Un’ipotesi del meccanismo attraverso il quale viene indotta tolleranza o immunità è presentato in uno studio pubblicato nel 2005 su Immunological Review che ha rilevato che la risposta immunitaria o la risposta di tolleranza dipende dalle sostanze (definite “adiuvanti”) con le quali sono fagocitati: se vengono fagocitati da soli dalla cellula dendritica viene favorita la tolleranza nei loro confronti, se vengono fagocitati e contemporaneamente la cellula dendritica percepisce attraverso recettori i “segnali di pericolo” viene favorita l’immunità.
Sarebbero quindi queste cellule dendritiche, basandosi su questi “segnali di pericolo” a scegliere se presentare come pericoloso o come innocuo l’antigene ai linfociti.
Questi “segnali di pericolo” come detto possono essere esogeni (componenti di batteri, ad esempio) ma possono anche essere endogeni e uno studio rileva come questi “adiuvanti”, molecole in grado di trasmettere alla cellula “segnali di pericolo”, siano presenti nel citoplasma delle cellule: questo meccanismo potrebbe permettere, ad esempio in caso di morte non programmata della cellula, di dare un segnale di pericolo grazie alla fuoriuscita incontrollata dell’adiuvante presente nel liquido extracellulare in modo da “allertare” le cellule dendritiche e ad aiutarle a considerare come “pericolosi” gli antigeni trovati e quindi a sviluppare immunità.
Gli adiuvanti (che fungono effettivamente da “segnalatori di pericolo”) quindi, se presenti durante la fagocitosi di antigeni stimolerebbero l’immunità nei loro confronti mentre una loro assenza indurrebbe tolleranza.
Ma come sarebbero recepiti dalla cellula dendritica questi segnali di pericolo?

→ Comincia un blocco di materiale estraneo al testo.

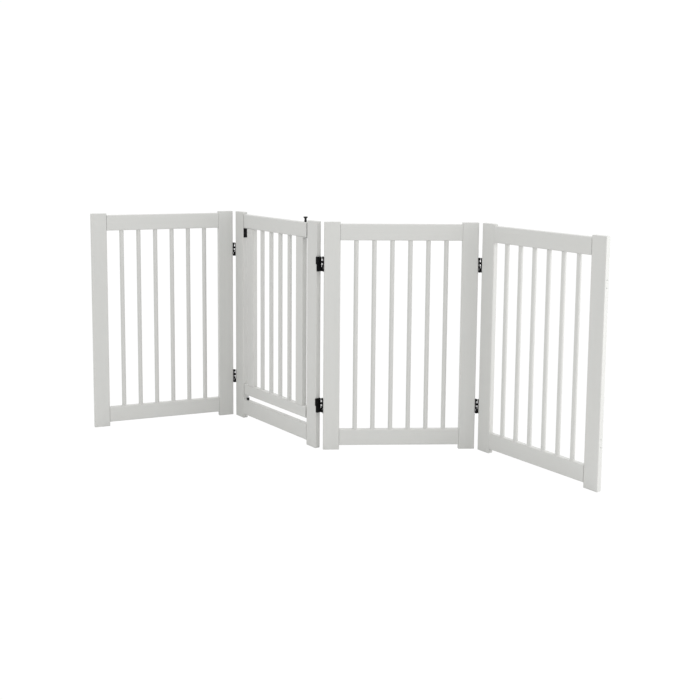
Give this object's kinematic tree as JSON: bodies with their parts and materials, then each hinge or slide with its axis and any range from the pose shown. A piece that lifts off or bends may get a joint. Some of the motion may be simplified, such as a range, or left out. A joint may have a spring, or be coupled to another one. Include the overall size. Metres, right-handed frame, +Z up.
{
  "type": "folding pet gate",
  "caption": "Free-standing zig-zag pet gate of slatted wooden panels on double-action hinges, with a swinging door and drop bolt in one panel.",
  "frame": {"origin": "centre of the whole gate's outline on the floor, in the folded pose it is stored in", "axes": "+X along the third panel, from its left end to its right end as seen from the front; +Y from the front towards the back; +Z up from the floor"},
  "size_m": [1.6266, 0.8839, 0.7725],
  "materials": {
    "painted_wood": "satin white paint over fine-grained softwood",
    "raw_wood": "bare beech dowel, sealed in its joint",
    "black_metal": "satin black coating on steel",
    "black_plastic": "moulded satin black",
    "plated_steel": "bright zinc plate"
  },
  "bodies": {
    "panel_2": {"panel_2_left_stile": "painted_wood", "panel_2_right_stile": "painted_wood", "panel_2_threshold": "painted_wood", "panel_2_joint_dowels": "raw_wood", "top_pivot_bracket": "black_metal", "top_pivot_pin": "black_metal", "top_pivot_screws": "black_metal", "bottom_pivot_pin": "plated_steel", "bottom_pivot_collar": "black_plastic", "strike_plate": "plated_steel", "strike_screws": "plated_steel", "hinge_12_panel_2_leaves": "black_metal", "hinge_12_panel_2_screws": "black_metal", "hinge_23_panel_2_leaves": "black_metal", "hinge_23_panel_2_screws": "black_metal"},
    "door": {"door_left_stile": "painted_wood", "door_right_stile": "painted_wood", "door_top_rail": "painted_wood", "door_bottom_rail": "painted_wood", "door_bars": "painted_wood", "door_joint_dowels": "raw_wood"},
    "latch": {"latch_bolt": "plated_steel", "latch_knob": "black_plastic"},
    "hinge_12_middle": {"hinge_12_middle_leaves": "black_metal", "hinge_12_front_pins": "black_metal", "hinge_12_back_pins": "black_metal"},
    "panel_1": {"panel_1_left_stile": "painted_wood", "panel_1_right_stile": "painted_wood", "panel_1_top_rail": "painted_wood", "panel_1_bottom_rail": "painted_wood", "panel_1_bars": "painted_wood", "panel_1_joint_dowels": "raw_wood", "hinge_12_panel_1_leaves": "black_metal", "hinge_12_panel_1_screws": "black_metal"},
    "hinge_23_middle": {"hinge_23_middle_leaves": "black_metal", "hinge_23_front_pins": "black_metal", "hinge_23_back_pins": "black_metal"},
    "panel_3": {"panel_3_left_stile": "painted_wood", "panel_3_right_stile": "painted_wood", "panel_3_top_rail": "painted_wood", "panel_3_bottom_rail": "painted_wood", "panel_3_bars": "painted_wood", "panel_3_joint_dowels": "raw_wood", "hinge_23_panel_3_leaves": "black_metal", "hinge_23_panel_3_screws": "black_metal", "hinge_34_panel_3_leaves": "black_metal", "hinge_34_panel_3_screws": "black_metal"},
    "hinge_34_middle": {"hinge_34_middle_leaves": "black_metal", "hinge_34_front_pins": "black_metal", "hinge_34_back_pins": "black_metal"},
    "panel_4": {"panel_4_left_stile": "painted_wood", "panel_4_right_stile": "painted_wood", "panel_4_top_rail": "painted_wood", "panel_4_bottom_rail": "painted_wood", "panel_4_bars": "painted_wood", "panel_4_joint_dowels": "raw_wood", "hinge_34_panel_4_leaves": "black_metal", "hinge_34_panel_4_screws": "black_metal"}
  },
  "joints": [
    {"name": "door_swing", "type": "hinge", "parent": "panel_2", "child": "door", "pos_m": [-0.27054, 0.36596, 0.3845], "axis": [0, 0, 1], "range_deg": [-90, 90]},
    {"name": "latch_lift", "type": "slide", "parent": "door", "child": "latch", "axis": [0, 0, 1], "range_m": [-0.01, 0]},
    {"name": "hinge_12_back", "type": "hinge", "parent": "panel_2", "child": "hinge_12_middle", "pos_m": [-0.30387, 0.43209, 0.3845], "axis": [0, 0, -1], "range_deg": [0, 180]},
    {"name": "hinge_12_front", "type": "hinge", "parent": "hinge_12_middle", "child": "panel_1", "pos_m": [-0.32418, 0.4245, 0.3845], "axis": [0, 0, 1], "range_deg": [-74.1, 105.9]},
    {"name": "hinge_23_front", "type": "hinge", "parent": "panel_2", "child": "hinge_23_middle", "pos_m": [-0.02667, -0.00198, 0.3845], "axis": [0, 0, -1], "range_deg": [0, 165]},
    {"name": "hinge_23_back", "type": "hinge", "parent": "hinge_23_middle", "child": "panel_3", "pos_m": [-0.00635, 0.00561, 0.3845], "axis": [0, 0, 1], "range_deg": [-55.1, 124.9]},
    {"name": "hinge_34_front", "type": "hinge", "parent": "panel_3", "child": "hinge_34_middle", "pos_m": [0.50825, -0.01539, 0.3845], "axis": [0, 0, -1], "range_deg": [-55.9, 124.1]},
    {"name": "hinge_34_back", "type": "hinge", "parent": "hinge_34_middle", "child": "panel_4", "pos_m": [0.52866, -0.00809, 0.3845], "axis": [0, 0, 1], "range_deg": [0, 180]}
  ]
}
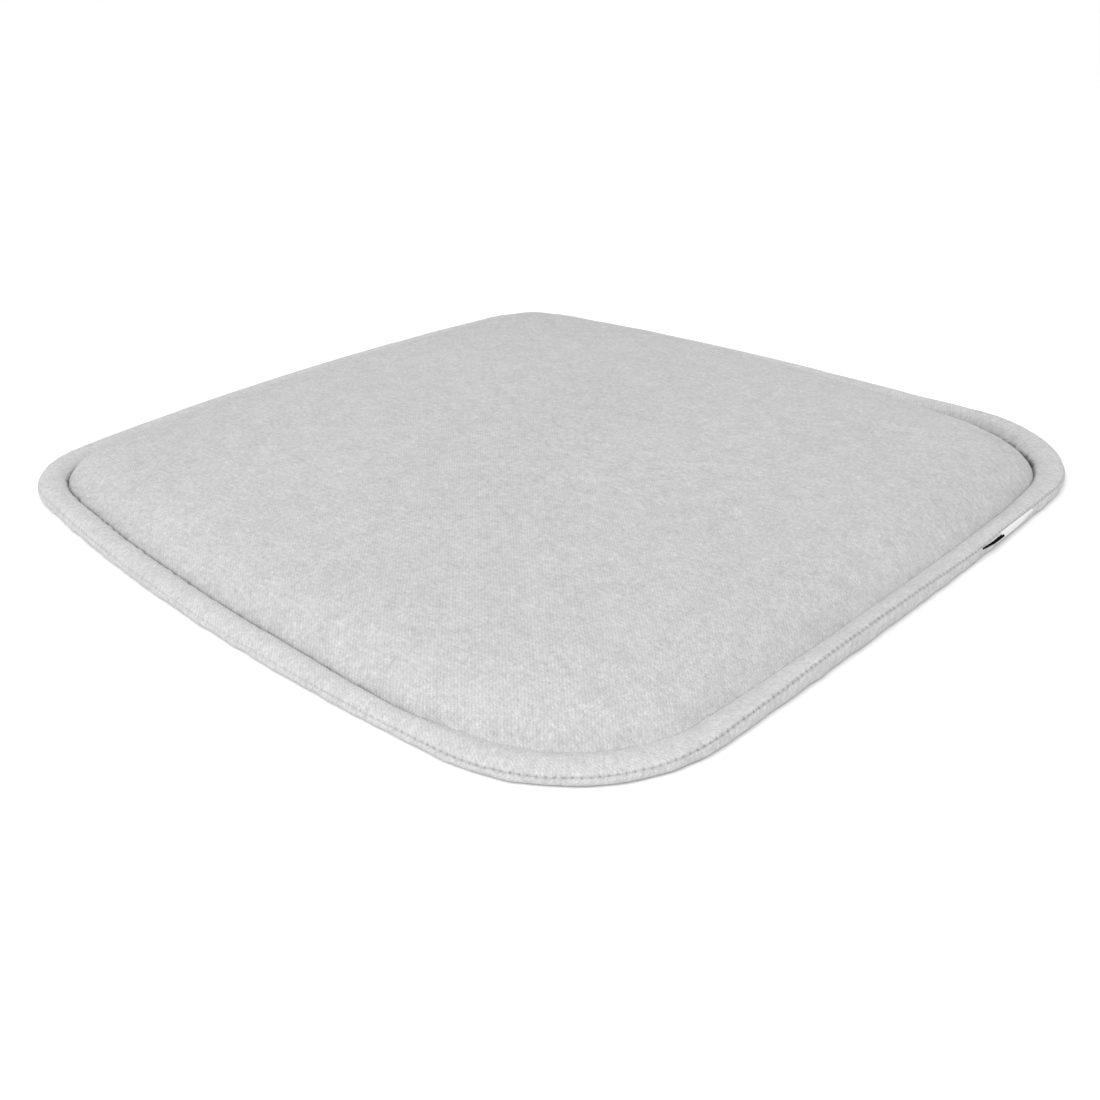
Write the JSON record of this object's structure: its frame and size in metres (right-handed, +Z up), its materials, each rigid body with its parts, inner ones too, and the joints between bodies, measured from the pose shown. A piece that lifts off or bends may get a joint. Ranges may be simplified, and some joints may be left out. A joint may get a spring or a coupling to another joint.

Secondo alcuni studi sarebbero recepiti dai TLR (Toll-Like-Receptors).
I TLR sono recettori molto conservati nell’evoluzione in grado di reagire a strutture tipiche dei patogeni (dette PAMPs: pathogen-associated molecular patterns) e si rileva su uno studio pubblicato su Immunology nel 2004 che alcuni di essi sono in grado stimolare la produzione di citochine pro-infiammatorie (cioè molecole “messaggero” che le cellule producono durante una reazione infiammatoria).
Un’attivazione dei TLR perciò corrisponde ad un “segnale di pericolo” per le cellule dendritiche e dunque favorisce una reazione immunitaria nei confronti degli antigeni presentati dalla cellula dendritica ai linfociti.
Alcuni studi molto recenti pubblicati su “The British Journal of Nutrition” e su “Food and chemical toxicology” hanno dimostrato una correlazione tra l’alimentazione e l’attivazione di TLR.
E’ perciò possibile che l’assunzione di alcuni cibi sia vista come un “segnale di pericolo” da alcune cellule e possa indurre, nel fisiologico processo di verifica degli antigeni cellulari da parte delle cellule dendritiche, una risposta immunitaria al posto di una risposta di tolleranza nei confronti di antigeni normalmente presenti su cellule sane e quindi verso antigeni che secondo la precedente classificazione sarebbero considerabili come “antigeni self”.
Ecco quindi un possibile collegamento tra l’assunzione di cibi con rilevanza per il sistema immunitario (per esempio nel caso dell’infiammazione da cibo) e patologie autoimmuni, in particolar modo se si parla di patologie autoimmuni dipendenti dall’azione dei CTL (linfociti T citotossici). Infatti sarà quindi più probabile che nelle operazioni di controllo da parte delle nostre cellule in caso di infiammazione da cibo il nostro sistema immunitario sia indotto a cadere in errore, con tutte le sue possibili conseguenze.
Questi dati evidenziano come una chiave di lettura che guardi all’infiammazione e alla qualità dei cibi come prevenzione meriti tutta l’attenzione del mondo scientifico per le sue molteplici implicazioni e conseguenze sulla salute dell’individuo. Ignorare queste correlazioni significa non disporre di tutte le armi per prevenire o contrastare queste patologie.